At the center of Gwanghwamun Square is King Sejong's statue. King Sejong is the inventor of the Korean alphabet, Hangeul. Thanks, King Sejong, for inventing an alphabet that was so easy for me to learn!
By the way, I bought this pink, suede (I think) coat in Dongdaemun 동애면 on my second day in Seoul. The weather was very cold and chilly when I first got there, about 40-45 degrees Fahrenheit during the day! (By California standards, we consider that to be a very cold winter day, har har, and while I was bundling up, I could see all of my friends back home at the beach and enjoying 80 degrees weather.) The saleslady told me the fur was 토끼 or rabbit. Sorry rabbit, I usually don't wear animal fur but thank you for keeping me warm. The coat is lined on the inside with cute doggie print. Oh Korean fashion, you make me smile (sometimes).
We made a brief visit to Gyeongbokgung Palace, the "Palace Greatly Blessed by Heaven," which was constructed in 1395 during the Joseon Dynasty and apparently the main palace and favorite of the Five Grand Palaces. It's also known as the Northern Palace.
Here's Gwanghwamun 광화문 and how it looks when crossing the street to Gyeongbokgung Palace.

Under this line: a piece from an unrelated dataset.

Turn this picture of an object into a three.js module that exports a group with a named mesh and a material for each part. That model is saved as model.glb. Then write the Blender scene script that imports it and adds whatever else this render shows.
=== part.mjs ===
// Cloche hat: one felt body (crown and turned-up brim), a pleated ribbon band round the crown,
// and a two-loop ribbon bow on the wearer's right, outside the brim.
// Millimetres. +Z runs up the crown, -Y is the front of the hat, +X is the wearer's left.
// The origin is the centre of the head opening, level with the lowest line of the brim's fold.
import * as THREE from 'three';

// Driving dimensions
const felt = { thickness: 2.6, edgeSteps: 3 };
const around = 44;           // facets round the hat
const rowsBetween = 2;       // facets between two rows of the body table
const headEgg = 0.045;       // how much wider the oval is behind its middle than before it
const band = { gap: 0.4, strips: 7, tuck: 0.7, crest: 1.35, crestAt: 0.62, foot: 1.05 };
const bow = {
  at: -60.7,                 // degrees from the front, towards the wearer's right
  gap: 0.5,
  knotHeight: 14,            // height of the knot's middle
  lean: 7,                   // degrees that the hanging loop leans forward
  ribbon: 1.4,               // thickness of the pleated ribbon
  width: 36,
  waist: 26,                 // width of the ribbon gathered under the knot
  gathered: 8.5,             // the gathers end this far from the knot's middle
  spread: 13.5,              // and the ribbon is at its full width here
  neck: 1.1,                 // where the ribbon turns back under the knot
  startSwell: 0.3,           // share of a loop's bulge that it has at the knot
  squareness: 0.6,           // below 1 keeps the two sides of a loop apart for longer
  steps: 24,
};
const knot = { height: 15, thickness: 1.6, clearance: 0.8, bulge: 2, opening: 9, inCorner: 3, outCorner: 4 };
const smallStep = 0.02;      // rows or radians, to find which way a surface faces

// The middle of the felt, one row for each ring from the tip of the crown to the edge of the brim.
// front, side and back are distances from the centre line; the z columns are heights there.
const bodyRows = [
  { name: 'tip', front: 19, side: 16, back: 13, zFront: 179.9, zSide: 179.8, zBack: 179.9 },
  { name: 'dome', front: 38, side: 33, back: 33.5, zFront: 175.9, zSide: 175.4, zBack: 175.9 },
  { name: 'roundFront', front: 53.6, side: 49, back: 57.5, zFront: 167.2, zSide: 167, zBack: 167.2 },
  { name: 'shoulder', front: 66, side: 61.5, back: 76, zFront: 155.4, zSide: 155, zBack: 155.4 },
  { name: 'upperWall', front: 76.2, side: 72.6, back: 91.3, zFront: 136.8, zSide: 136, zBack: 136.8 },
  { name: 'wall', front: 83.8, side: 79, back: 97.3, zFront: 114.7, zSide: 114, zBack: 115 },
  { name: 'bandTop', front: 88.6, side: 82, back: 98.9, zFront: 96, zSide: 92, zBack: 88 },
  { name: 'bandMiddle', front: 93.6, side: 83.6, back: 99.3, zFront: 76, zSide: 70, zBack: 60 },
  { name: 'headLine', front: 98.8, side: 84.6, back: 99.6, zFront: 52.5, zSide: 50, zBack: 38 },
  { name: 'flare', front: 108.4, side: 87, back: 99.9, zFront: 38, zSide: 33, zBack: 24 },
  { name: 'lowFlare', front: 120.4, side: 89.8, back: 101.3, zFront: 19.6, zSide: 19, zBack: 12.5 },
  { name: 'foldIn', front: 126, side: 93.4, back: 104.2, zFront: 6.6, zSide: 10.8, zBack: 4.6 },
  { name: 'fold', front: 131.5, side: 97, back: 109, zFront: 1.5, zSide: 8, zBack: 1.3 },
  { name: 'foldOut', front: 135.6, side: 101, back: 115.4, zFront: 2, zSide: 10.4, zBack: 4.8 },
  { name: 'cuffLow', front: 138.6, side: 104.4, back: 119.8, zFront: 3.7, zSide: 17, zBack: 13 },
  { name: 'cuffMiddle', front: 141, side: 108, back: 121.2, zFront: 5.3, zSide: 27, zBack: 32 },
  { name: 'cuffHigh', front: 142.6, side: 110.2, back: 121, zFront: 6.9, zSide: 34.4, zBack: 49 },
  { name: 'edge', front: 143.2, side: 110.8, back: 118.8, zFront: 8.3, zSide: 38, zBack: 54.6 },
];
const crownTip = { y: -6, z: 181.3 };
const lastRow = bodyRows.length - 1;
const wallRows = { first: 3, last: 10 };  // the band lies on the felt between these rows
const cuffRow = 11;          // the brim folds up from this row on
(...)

What do you think of visiting palaces? I have a confession to make...Korean palaces aren't really my thing. However, I felt as a tourist I was obligated to see a cultural and historic site.
Let me in, please! It's only 3,000 won to enter and there are free guided tours, but I'd missed the time, I think. Maybe I would have found it a little more interesting...next time! This is Heungnyemun (The Second Inner Gate).

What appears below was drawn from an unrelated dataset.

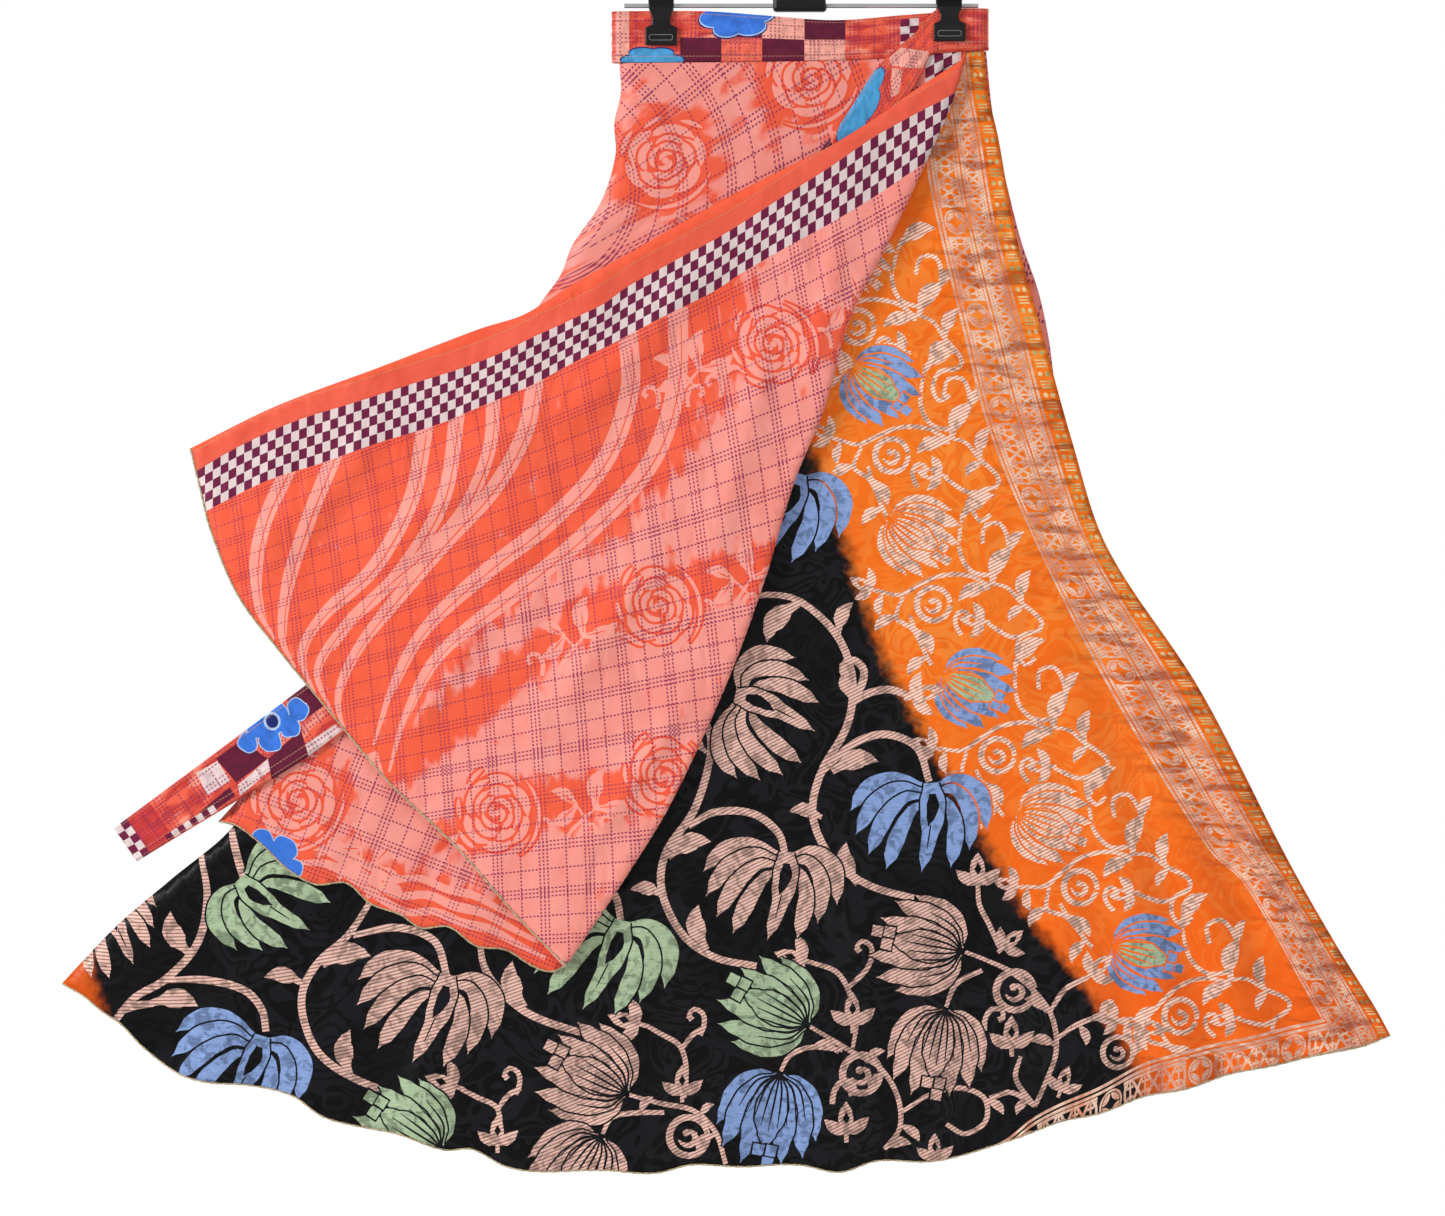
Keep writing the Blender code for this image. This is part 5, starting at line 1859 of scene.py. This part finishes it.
def clip_frame(name, left, right, top, bottom, y):
    """A thin rounded rectangle that stands up from a jaw's face, which lies at y."""
    form = bmesh.new()
    bmesh.ops.create_grid(form, x_segments=1, y_segments=1, size=0.5)
    bmesh.ops.scale(form, vec=((right - left) * MM, (top - bottom) * MM, 1.0), verts=form.verts)
    bmesh.ops.bevel(form, geom=form.verts[:], offset=CORNER * MM, affect="VERTICES", segments=4,
                    profile=0.5, material=-1)
    middle = form.faces[:]
    bmesh.ops.inset_region(form, faces=middle, thickness=LINE_WIDE * MM, use_boundary=True)
    bmesh.ops.delete(form, geom=middle, context="FACES")
    bmesh.ops.rotate(form, matrix=Matrix.Rotation(math.radians(90), 3, "X"), verts=form.verts)
    raised = bmesh.ops.extrude_face_region(form, geom=form.faces[:])["geom"]
    moved = [item for item in raised if isinstance(item, bmesh.types.BMVert)]
    bmesh.ops.translate(form, vec=(0.0, -STANDS_UP * MM, 0.0), verts=moved)
    bmesh.ops.recalc_face_normals(form, faces=form.faces)
    place = Vector(((left + right) / 2 * MM, y * MM, (top + bottom) / 2 * MM))
    bmesh.ops.translate(form, vec=place, verts=form.verts)
    piece = mesh_object(name, form)
    # The frame's lighter grey is a painted highlight.
    piece.data.materials.append(painted_highlight_plastic)
    declare(piece, "hanger_plastic")


CLIP_FRAMES = [  # name, its clip, from x, to x, y of the jaw's face
    ("clip_left_frame", "clip_left", -118.0, -99.3, -6.8),
    ("clip_right_frame", "clip_right", 107.4, 126.0, -8.7),
]
FRAME_TOP, FRAME_LOW = 8.3, 3.6  # above the clip's lower end
for name, node, left, right, face in CLIP_FRAMES:
    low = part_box(node)[0][2] / MM
    clip_frame(name, left, right, low + FRAME_TOP, low + FRAME_LOW, face)
print("clip frames added")

# %% [markdown]
# ## The tie's length
#
# The whole length of the tie, in metres. The report gives the whole cut.

# %% The sheets
STRAP_LONG * MM
print("seven sheets declared")

# %% [markdown]
# ## Light and camera
#
# The photograph is a bright studio picture with no horizon and hardly any shadow. A white world
# lights everything evenly, and one large soft light from the upper left models the folds. A weak
# one fills the shadows from the right, and another lights the back.

# %% Floor, light and camera
scene = bpy.context.scene
scene.view_settings.view_transform = "Standard"

form = bmesh.new()
bmesh.ops.create_circle(form, cap_ends=True, segments=96, radius=0.9)
bmesh.ops.translate(form, vec=(-0.06, 0.0, -1.3), verts=form.verts)
floor = mesh_object("floor", form)
finish = Finish("floor_paint")
clouds = finish.noise(finish.object_place(), 3.0)
paint = finish.wear(finish.mix(clouds, rgb(236, 236, 234), rgb(244, 244, 242)), 0.9)
floor.data.materials.append(paint)

world = bpy.data.worlds.new("studio")
scene.world = world
world.use_nodes = True
sky = Graph(world.node_tree)
direction = sky.node("ShaderNodeTexCoord", (), (), "Generated")
height = abs(sky.node("ShaderNodeSeparateXYZ", (), {0: direction}, "Z"))
brightness = sky.node("ShaderNodeMapRange", (), {
    "Value": height, "From Min": 0.2, "From Max": 0.7, "To Min": 0.52, "To Max": 0.3})
seen = sky.node("ShaderNodeLightPath", (), (), "Is Camera Ray")
background = sky.tree.nodes["Background"]
background.inputs["Color"].default_value = (1.0, 1.0, 1.0, 1.0)
sky.feed(background.inputs["Strength"], seen | brightness)

# the middle of what the photograph shows, the camera's distance, and how wide the picture is
MIDDLE, DISTANCE, SHOWN_WIDE = Vector((-0.0605, -0.01, -0.5811)), 3.2, 1.1271


def soft_light(name, place, size, power):
    lamp = bpy.data.lights.new(name, "AREA")
    lamp.shape, lamp.size, lamp.energy = "SQUARE", size, power
    shown = in_scene(name, lamp)
    shown.location = place
    shown.rotation_euler = (MIDDLE - Vector(place)).to_track_quat("-Z", "Y").to_euler()


soft_light("key", (-2.4, -1.35, 0.45), 0.9, 66.0)
soft_light("fill", (1.5, -2.6, -0.2), 1.6, 12.0)
soft_light("back_key", (2.0, 1.9, 0.5), 1.0, 50.0)

lens = bpy.data.cameras.new("camera")
lens.sensor_width = 36.0
lens.lens = lens.sensor_width * DISTANCE / SHOWN_WIDE
camera = in_scene("camera", lens)
camera.location = MIDDLE + Vector((0.0, -DISTANCE, 0.0))
camera.rotation_euler = (math.radians(90), 0.0, 0.0)
scene.camera = camera
print("camera lens", round(lens.lens, 1), "mm")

Of course, there were a lot of people there. The palace grounds are large and widespread. Visiting a Korean palace just makes me think of historic Korean dramas (don't judge me).
You can see Mount Bugaksan 북악산 in the background. This is Geunjeongmun (The Third Inner Gate) and Yeongjegyo Bridge.
Inside Gangnyeongjeon 강녕전. I believe this is the King's throne and where kings are crowned and official business and politics take place.
The uber detailed ceiling. Pretty impressive how they'd managed to restore all of this, considering that most of the palace had been destroyed by Japanese invasions in the late 1500s.
This was my personal favorite part of the palace. This is Gyeonghoeru 경회루, a hall for special state banquets and also Korea's National Treasure No. 224 (thank you, Wikipedia). I found it really serene with all of the water and green forest in the background (I found most of the palace grounds to be rather dry and barren, but then again Korea was just coming out of winter). It has the kind of atmosphere where I wouldn't mind staying around for a while.
I live here...welcome to my home! jk This was one of the other quarters but I'm actually not sure which...it may have been the Queen's quarters.
More pretty tiled ceiling.
Selca! I am Queen, baby! ;)
One of the side quarters...
We didn't stay too long since my friend had been there a million times already. We went back to Gwanghwamun Square and to some bookstores and music stores so that I could shop for kpop CDs and paraphernalia, keke. Here's Cheonggyecheon stream again at night.
For dinner, we headed to Myeongdong 명동 for some naengmyun 냉면 Korean cold noodles and galbi 갈비 (Korean short ribs). I've had it once before here in Cali and wasn't a fan, but the one I had in Seoul was so much better! I would definitely eat this again and again.
You mix it well with the gochujang 고추장 (red chili paste) and sesame oil. Yes, it is a bit spicy but oh so good! I would love it in the summertime, hehe.